begin

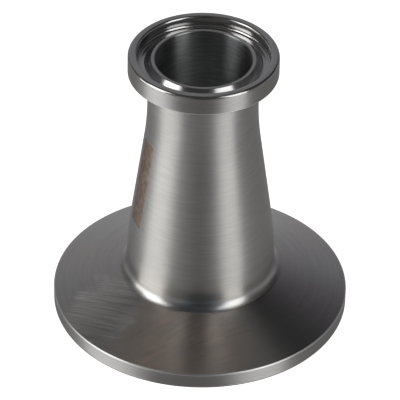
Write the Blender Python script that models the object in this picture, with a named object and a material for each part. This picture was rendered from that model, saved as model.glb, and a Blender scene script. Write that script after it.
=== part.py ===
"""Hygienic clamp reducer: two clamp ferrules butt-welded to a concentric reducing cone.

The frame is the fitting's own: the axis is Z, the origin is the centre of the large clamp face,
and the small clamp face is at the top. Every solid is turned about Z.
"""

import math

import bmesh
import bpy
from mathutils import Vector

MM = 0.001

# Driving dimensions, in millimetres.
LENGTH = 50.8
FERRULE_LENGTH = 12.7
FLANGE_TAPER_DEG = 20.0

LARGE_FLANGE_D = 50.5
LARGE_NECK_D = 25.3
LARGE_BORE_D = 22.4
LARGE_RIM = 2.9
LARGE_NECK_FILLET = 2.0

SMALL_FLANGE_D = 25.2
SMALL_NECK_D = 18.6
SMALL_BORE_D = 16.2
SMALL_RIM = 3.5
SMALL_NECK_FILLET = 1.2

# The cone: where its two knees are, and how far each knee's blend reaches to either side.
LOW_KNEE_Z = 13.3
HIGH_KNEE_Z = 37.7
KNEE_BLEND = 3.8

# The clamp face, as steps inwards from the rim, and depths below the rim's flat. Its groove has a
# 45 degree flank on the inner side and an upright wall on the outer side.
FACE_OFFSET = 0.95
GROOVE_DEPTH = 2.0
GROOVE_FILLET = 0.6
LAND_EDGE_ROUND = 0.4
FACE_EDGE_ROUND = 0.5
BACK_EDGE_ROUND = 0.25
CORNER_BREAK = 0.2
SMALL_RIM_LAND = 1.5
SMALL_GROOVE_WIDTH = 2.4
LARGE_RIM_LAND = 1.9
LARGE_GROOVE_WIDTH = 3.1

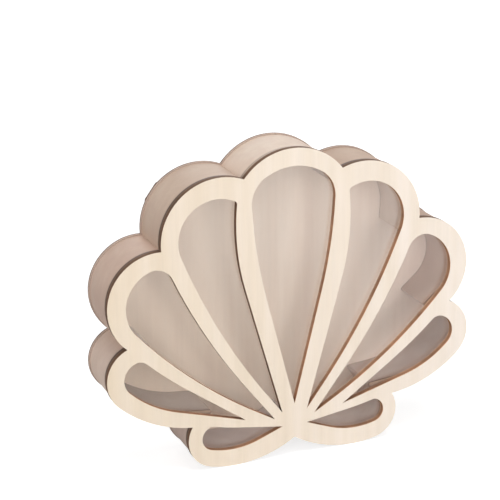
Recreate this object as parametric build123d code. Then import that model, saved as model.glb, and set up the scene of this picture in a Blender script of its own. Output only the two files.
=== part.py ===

end

# GIVEN REQUEST
Copy each record from above exactly, and include every line.

# WRITTEN REPLY
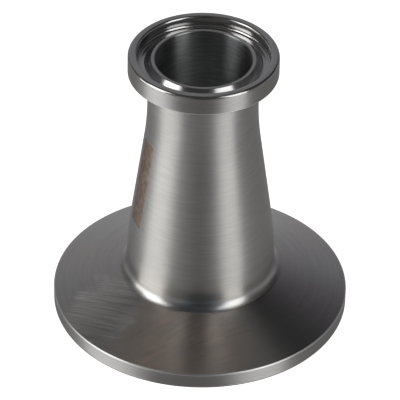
Write the Blender Python script that models the object in this picture, with a named object and a material for each part. This picture was rendered from that model, saved as model.glb, and a Blender scene script. Write that script after it.
=== part.py ===
"""Hygienic clamp reducer: two clamp ferrules butt-welded to a concentric reducing cone.

The frame is the fitting's own: the axis is Z, the origin is the centre of the large clamp face,
and the small clamp face is at the top. Every solid is turned about Z.
"""

import math

import bmesh
import bpy
from mathutils import Vector

MM = 0.001

# Driving dimensions, in millimetres.
LENGTH = 50.8
FERRULE_LENGTH = 12.7
FLANGE_TAPER_DEG = 20.0

LARGE_FLANGE_D = 50.5
LARGE_NECK_D = 25.3
LARGE_BORE_D = 22.4
LARGE_RIM = 2.9
LARGE_NECK_FILLET = 2.0

SMALL_FLANGE_D = 25.2
SMALL_NECK_D = 18.6
SMALL_BORE_D = 16.2
SMALL_RIM = 3.5
SMALL_NECK_FILLET = 1.2

# The cone: where its two knees are, and how far each knee's blend reaches to either side.
LOW_KNEE_Z = 13.3
HIGH_KNEE_Z = 37.7
KNEE_BLEND = 3.8

# The clamp face, as steps inwards from the rim, and depths below the rim's flat. Its groove has a
# 45 degree flank on the inner side and an upright wall on the outer side.
FACE_OFFSET = 0.95
GROOVE_DEPTH = 2.0
GROOVE_FILLET = 0.6
LAND_EDGE_ROUND = 0.4
FACE_EDGE_ROUND = 0.5
BACK_EDGE_ROUND = 0.25
CORNER_BREAK = 0.2
SMALL_RIM_LAND = 1.5
SMALL_GROOVE_WIDTH = 2.4
LARGE_RIM_LAND = 1.9
LARGE_GROOVE_WIDTH = 3.1

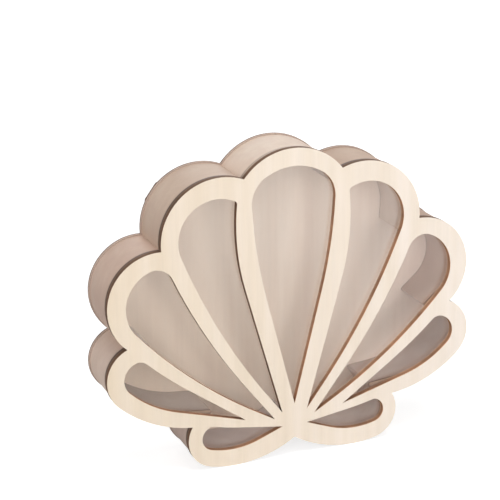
Recreate this object as parametric build123d code. Then import that model, saved as model.glb, and set up the scene of this picture in a Blender script of its own. Output only the two files.
=== part.py ===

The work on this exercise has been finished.